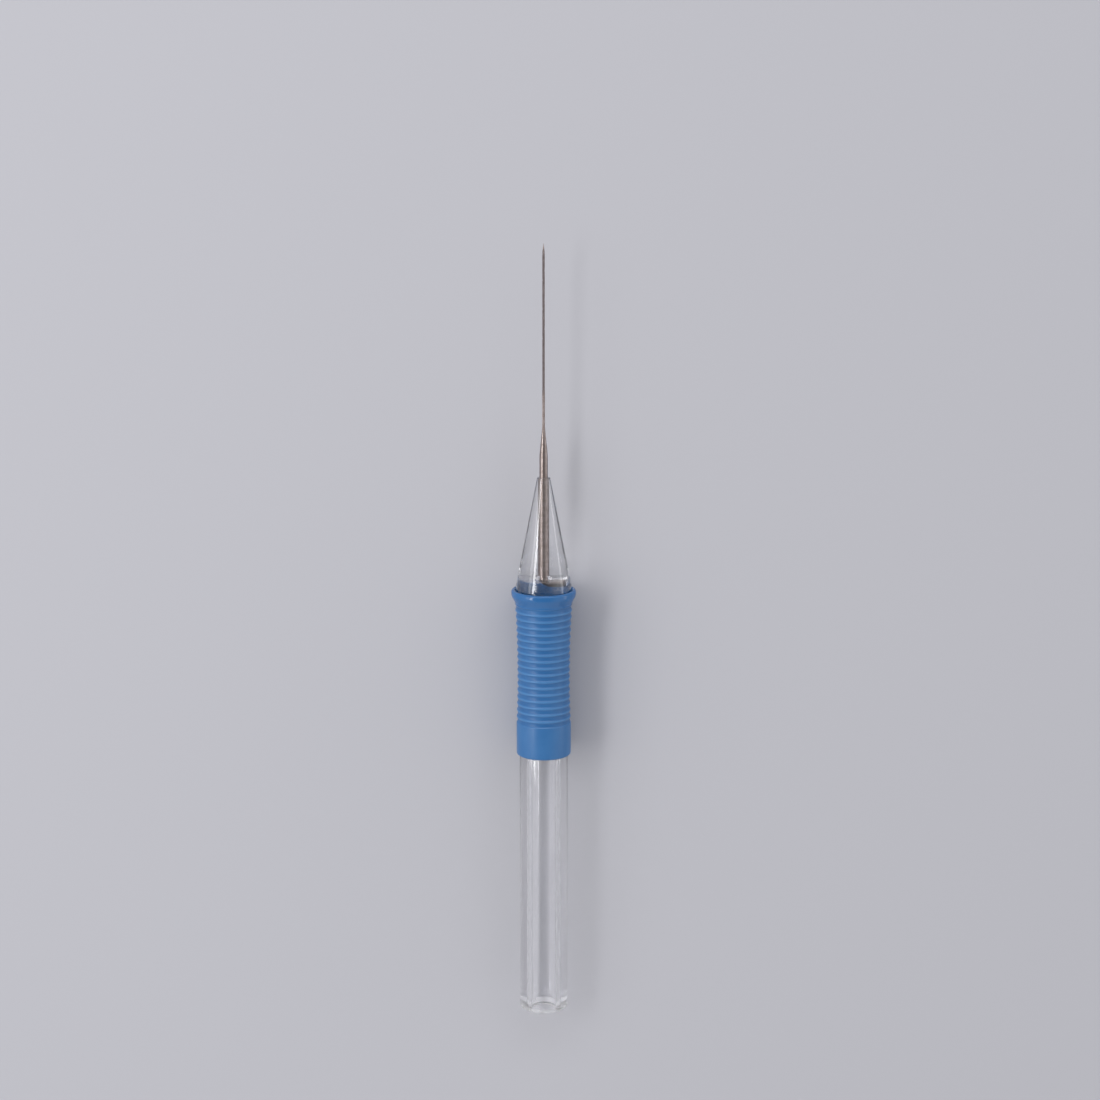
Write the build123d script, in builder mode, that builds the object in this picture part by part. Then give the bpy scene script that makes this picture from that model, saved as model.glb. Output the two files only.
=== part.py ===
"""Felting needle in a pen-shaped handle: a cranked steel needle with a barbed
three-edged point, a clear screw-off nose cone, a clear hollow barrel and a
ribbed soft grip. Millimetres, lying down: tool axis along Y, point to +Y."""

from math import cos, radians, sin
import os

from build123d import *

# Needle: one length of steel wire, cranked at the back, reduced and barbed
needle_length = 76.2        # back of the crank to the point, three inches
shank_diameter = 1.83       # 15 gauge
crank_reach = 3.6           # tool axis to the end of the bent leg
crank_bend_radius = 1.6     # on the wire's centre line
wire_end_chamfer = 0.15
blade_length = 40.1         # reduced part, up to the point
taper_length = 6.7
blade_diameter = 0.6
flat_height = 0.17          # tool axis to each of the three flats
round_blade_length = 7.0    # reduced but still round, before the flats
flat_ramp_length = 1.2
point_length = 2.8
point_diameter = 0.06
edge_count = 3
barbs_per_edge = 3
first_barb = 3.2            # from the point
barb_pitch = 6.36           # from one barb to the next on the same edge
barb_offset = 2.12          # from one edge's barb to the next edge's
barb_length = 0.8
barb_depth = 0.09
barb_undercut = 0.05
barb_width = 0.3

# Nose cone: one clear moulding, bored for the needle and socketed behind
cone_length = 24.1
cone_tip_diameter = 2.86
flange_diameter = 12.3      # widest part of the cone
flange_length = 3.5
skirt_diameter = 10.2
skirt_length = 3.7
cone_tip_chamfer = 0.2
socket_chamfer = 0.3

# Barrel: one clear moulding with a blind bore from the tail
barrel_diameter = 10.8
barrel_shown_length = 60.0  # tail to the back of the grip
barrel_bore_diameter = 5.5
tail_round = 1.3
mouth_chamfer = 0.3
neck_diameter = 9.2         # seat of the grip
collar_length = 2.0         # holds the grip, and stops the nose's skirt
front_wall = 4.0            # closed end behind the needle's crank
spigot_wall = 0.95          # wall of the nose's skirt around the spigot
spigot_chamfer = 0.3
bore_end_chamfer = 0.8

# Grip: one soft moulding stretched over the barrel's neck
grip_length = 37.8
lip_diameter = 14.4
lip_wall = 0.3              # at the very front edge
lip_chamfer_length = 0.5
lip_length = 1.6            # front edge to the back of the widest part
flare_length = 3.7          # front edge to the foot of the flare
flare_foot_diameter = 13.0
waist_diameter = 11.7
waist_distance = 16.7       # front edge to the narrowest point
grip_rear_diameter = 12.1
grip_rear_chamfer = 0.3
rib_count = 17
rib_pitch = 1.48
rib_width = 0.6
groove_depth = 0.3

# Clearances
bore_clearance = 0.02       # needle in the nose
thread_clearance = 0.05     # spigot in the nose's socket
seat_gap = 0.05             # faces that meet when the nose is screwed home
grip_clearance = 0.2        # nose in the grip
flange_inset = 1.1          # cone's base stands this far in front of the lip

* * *

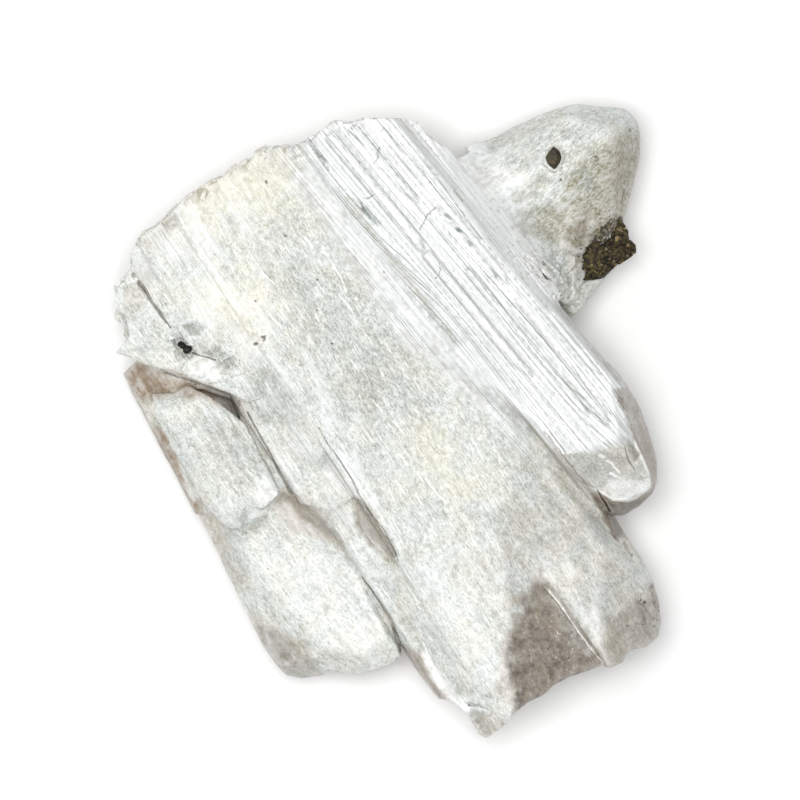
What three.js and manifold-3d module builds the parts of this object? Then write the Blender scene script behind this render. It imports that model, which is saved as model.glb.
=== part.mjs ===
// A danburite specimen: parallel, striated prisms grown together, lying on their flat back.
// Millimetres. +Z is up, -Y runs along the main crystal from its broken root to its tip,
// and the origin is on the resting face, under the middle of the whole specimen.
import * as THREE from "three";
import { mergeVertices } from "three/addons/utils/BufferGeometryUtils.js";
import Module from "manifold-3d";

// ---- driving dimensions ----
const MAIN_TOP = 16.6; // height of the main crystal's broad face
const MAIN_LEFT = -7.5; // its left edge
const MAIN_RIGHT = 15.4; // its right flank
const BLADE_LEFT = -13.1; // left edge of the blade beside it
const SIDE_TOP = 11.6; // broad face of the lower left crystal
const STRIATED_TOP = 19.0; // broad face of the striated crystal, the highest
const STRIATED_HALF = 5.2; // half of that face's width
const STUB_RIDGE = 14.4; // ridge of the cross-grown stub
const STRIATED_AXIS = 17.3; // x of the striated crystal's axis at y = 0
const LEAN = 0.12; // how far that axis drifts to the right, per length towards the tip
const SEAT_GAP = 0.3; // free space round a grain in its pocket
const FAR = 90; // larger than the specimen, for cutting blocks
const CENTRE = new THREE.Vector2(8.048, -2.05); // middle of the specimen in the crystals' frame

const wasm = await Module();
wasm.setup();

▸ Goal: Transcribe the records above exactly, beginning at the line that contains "Write the build123d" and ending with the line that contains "from build123d import *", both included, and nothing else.

▸ Solution to this task:
Write the build123d script, in builder mode, that builds the object in this picture part by part. Then give the bpy scene script that makes this picture from that model, saved as model.glb. Output the two files only.
=== part.py ===
"""Felting needle in a pen-shaped handle: a cranked steel needle with a barbed
three-edged point, a clear screw-off nose cone, a clear hollow barrel and a
ribbed soft grip. Millimetres, lying down: tool axis along Y, point to +Y."""

from math import cos, radians, sin
import os

from build123d import *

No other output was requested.